ABSTRACT

This chapter offers some preliminary theoretical propositions on the existential condition of being tagged in photographs uploaded to social media platforms. It argues that social tagging is a contemporary intensification of long-standing procedures for maintaining our being in the world: the naming of persons and the figural incarnation of bodies. It is a contemporary intensification of these human practices which instantiate, replicate and disseminate the embodied subject discursively and visually. However, tagging is also an operative and generative procedure: when you tag someone, your contacts and theirs are notified, and the tagged photograph is frequently replicated in contacts’ various feeds.

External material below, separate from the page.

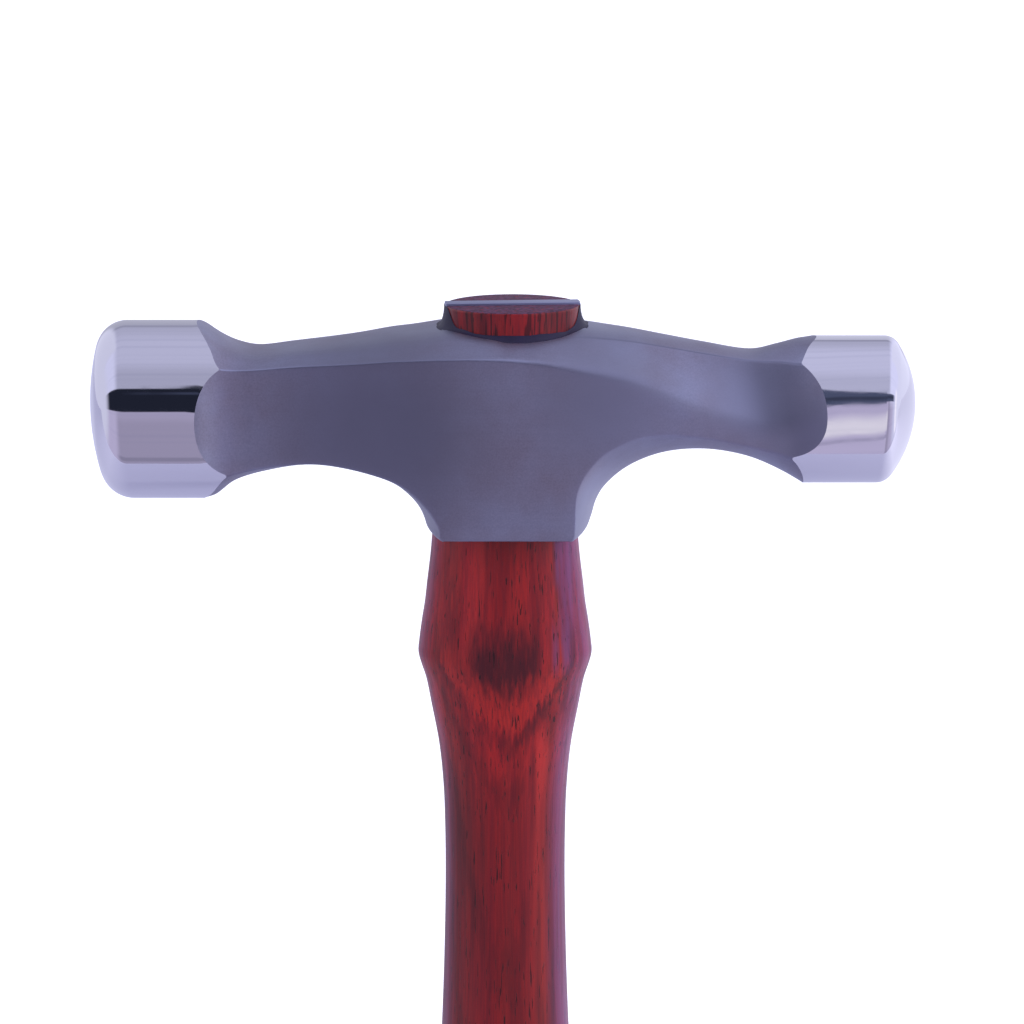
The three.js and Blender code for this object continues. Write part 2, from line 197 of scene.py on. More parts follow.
def size(name, millimetres, description):
    """A length that a user can change, kept in metres."""
    return bpy.props.FloatProperty(
        name=name, description=description, default=millimetres * MM,
        subtype="DISTANCE", unit="LENGTH", precision=5,
    )


def colour(name, hex_value, description):
    """A colour that a user can change, kept as linear red, green and blue."""
    return bpy.props.FloatVectorProperty(
        name=name, description=description, default=linear_colour(hex_value),
        subtype="COLOR", size=3, min=0, max=1,
    )


# Sizes and colours


class HammerHeadSizes(bpy.types.PropertyGroup):
    """Sizes of the steel head."""

    axis_height: size("Striking axis", 250, "Height of the striking axis above the butt")
    left_reach: size("Left reach", 58.9, "From the eye to the top of the larger dome")
    left_face_radius: size("Left face radius", 12.7, "Radius of the larger polished cylinder")
    left_dome_radius: size("Left dome radius", 35, "Radius of the larger face's dome")
    left_rim_radius: size("Left rim radius", 4.5, "Rounding of the larger face's rim")
    left_neck_half_depth: size("Left neck", 9.65, "Half depth of the neck by the larger face")
    left_flare_radius: size("Left flare", 10, "Radius of the flare into the larger face")
    right_reach: size("Right reach", 58.4, "From the eye to the top of the smaller dome")
    right_face_radius: size("Right face radius", 10.5, "Radius of the smaller polished cylinder")
    right_dome_radius: size("Right dome radius", 16.5, "Radius of the smaller face's dome")
    right_rim_radius: size("Right rim radius", 2.4, "Rounding of the smaller face's rim")
    right_neck_half_depth: size("Right neck", 9, "Half depth of the neck by the smaller face")
    right_flare_radius: size("Right flare", 12, "Radius of the flare into the smaller face")
    block_half_depth: size("Block half depth", 13.8, "Half depth of the head at the eye")
    ridge_rise: size("Ridge rise", 9.3, "Front ridge above the striking axis at the eye")
    shoulder_rise: size("Shoulder rise", 11.8, "Shoulder above the striking axis at the eye")
    crown_rise: size("Crown rise", 12.4, "Crown above the striking axis at the eye")
    boss_drop: size("Boss drop", 16.5, "Foot of the boss below the striking axis")
    boss_half_width: size("Boss half width", 12.4, "Half width of the boss")
    edge_rounding: size("Edge rounding", 0.45, "Rounding of the cheek's lower edges")
    left_ridge_rounding: size("Left ridge rounding", 0.3, "Rounding of the crisp front ridge")
    right_ridge_rounding: size("Right ridge rounding", 1.8, "Rounding of the soft front ridge")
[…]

Tagging is therefore a computationally-realized magical incantation, where uttering the name instantly multiplies body-images of the named. By alerting our contacts about our being tagged, tagging becomes a recurrent rite of naming and incarnation that invites confirmation and assent (likes, comments). It is thus a way of performing phatic sociability through the ‘selving’ of others – by virtue of their named body-images – usually without their prior permission. Finally, tagging puts visual ‘flesh’ onto the informational and computational –bones’ underpinning the network apparatus. It materializes and animates the social network platform as a connective social body that is populated through the continual proliferation, identification and confirmation of the named body-images of its constituent members. It thus produces a powerful poetic-ideological effect: the palpability of the apparatus as a sensuously inhabited world.